The Movie Waffler New Release Review - The King's Speech | The Movie Waffler

New Release Review - The King's Speech


Directed by: Tom Hooper
Starring: Colin Firth, Geoffrey Rush, Helena Bonham Carter, Guy Pearce, Timothy Spall

King George VI (Firth) overcomes his stammer with the aid of a maverick Aussie speech therapist (Rush).
I really enjoyed Hooper's debut, the Brian Clough biopic "The Damned United". It was a well told entertaining tale, sadly his difficult second movie is neither well told nor entertaining.There are a few things that I can't abide in movies and this contains so many irritants for me I've made a list.
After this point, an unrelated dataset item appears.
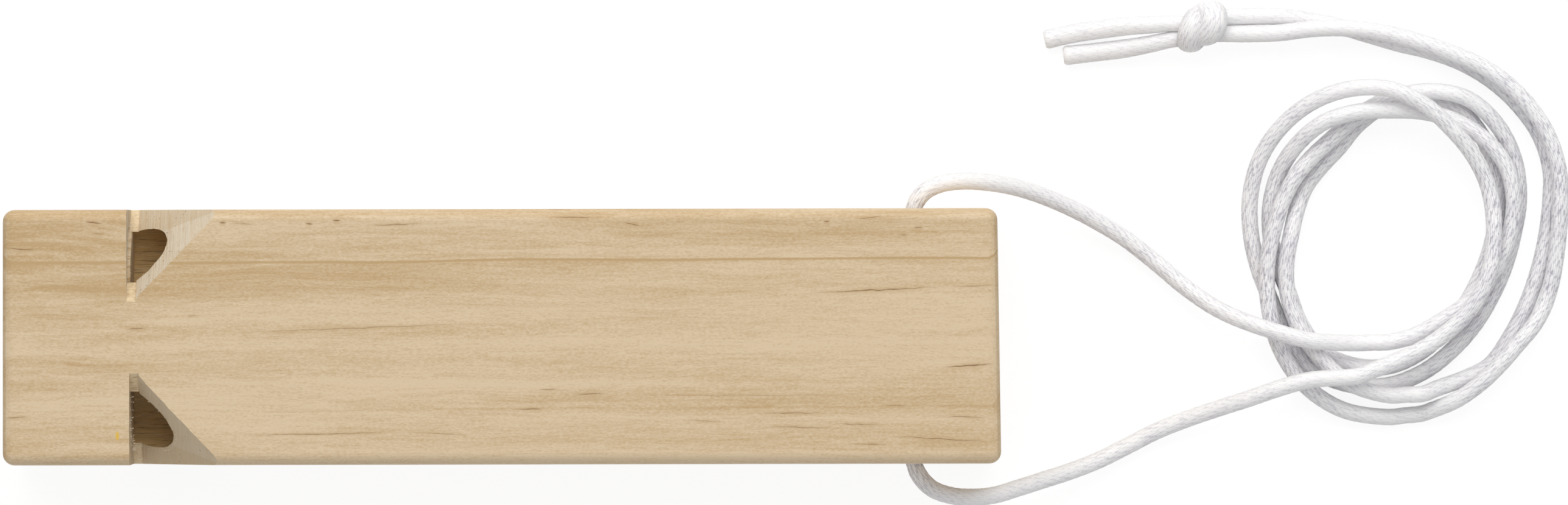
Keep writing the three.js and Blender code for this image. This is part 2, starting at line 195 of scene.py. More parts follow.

  • Exploitation of physical defects:The hook of this film is that it's protagonist suffers from a stammer. Give Firth the oscar now. How long must this cheap lazy technique be constantly rewarded come awards season? Shouldn't the rewards go to film-makers who can create engaging characters without giving them some kind of heartstring-tugging defect. I just couldn't get behind this character, he was one of the most powerful and rich men in the world, do I give a shit that he stuttered his "W"'s? No, it's not an interesting story.
  • Swearing for comic effect: I'm no prude but when profanity is used to generate cheap laughs it riles me up like fart jokes. There's a scene in this where Firth is forced to swear like a trooper as part of his therapy. Oh how hilarious, a royal is cursing, how I laughed. Eh, no I didn't actually. This is 2011, we're way past that.
  • Unoriginal use of music: There are so many different pieces of music in the world that if you tried you couldn't live long enough to hear them all. So why do film-makers insist on regurgitating the same tunes over and over. How many times have you heard "Hallelujah" or "Sympathy For The Devil" on a soundtrack? This movie is guilty of using classical pieces that we've heard countless times before in films. It does with classical music what "Watchmen" did with popular music. For me, if a film-maker is the first to use a piece of music he owns it's emotional effect, he's created a visual association for the piece. If someone else uses it later it's as bad as stealing a previous movie's dialogue.
  • Quirky camerawork: Film is a language, it has it's own grammar. When a film-maker messes around with that grammar the effect on the audience is akin to inserting French words into a German sentence. Here Hooper employs some really irritating techniques such as using a wide-angle lens to shoot close-ups. This exaggerates an actors face in a hall of mirrors kind of way. The Coen brothers employed this in their early films a lot and any Jean-Pierre Jeunet movie is full of this. (Look at "Alien Resurrection", it's employed so much as to make the movie unwatchable for me.) Also the off-kilter framing in this film renders it very uncomfortable to watch, creating a kind of visual claustrophobia I found hard to stomach.
  • Cultural exploitation: In the eighties the British Film Industry was on it's knees. Then came "Chariots of Fire", Merchant & Ivory, and countless stuffy dramas set on sprawling estates at the turn of the century. The reason for this was because you couldn't get funding for your movie if it didn't have some "cultural significance". Basically it had to be recognisably "British", or rather what American audiences recognised as being "British". Over the past fifteen years or so the British Film Industry has shaken this off but this movie feels like a throwback to those dark days.
Unfortunately this will probably bag a haul of Oscars, it ticks all the right boxes. Sadly for this reviewer it ticks all the wrong boxes.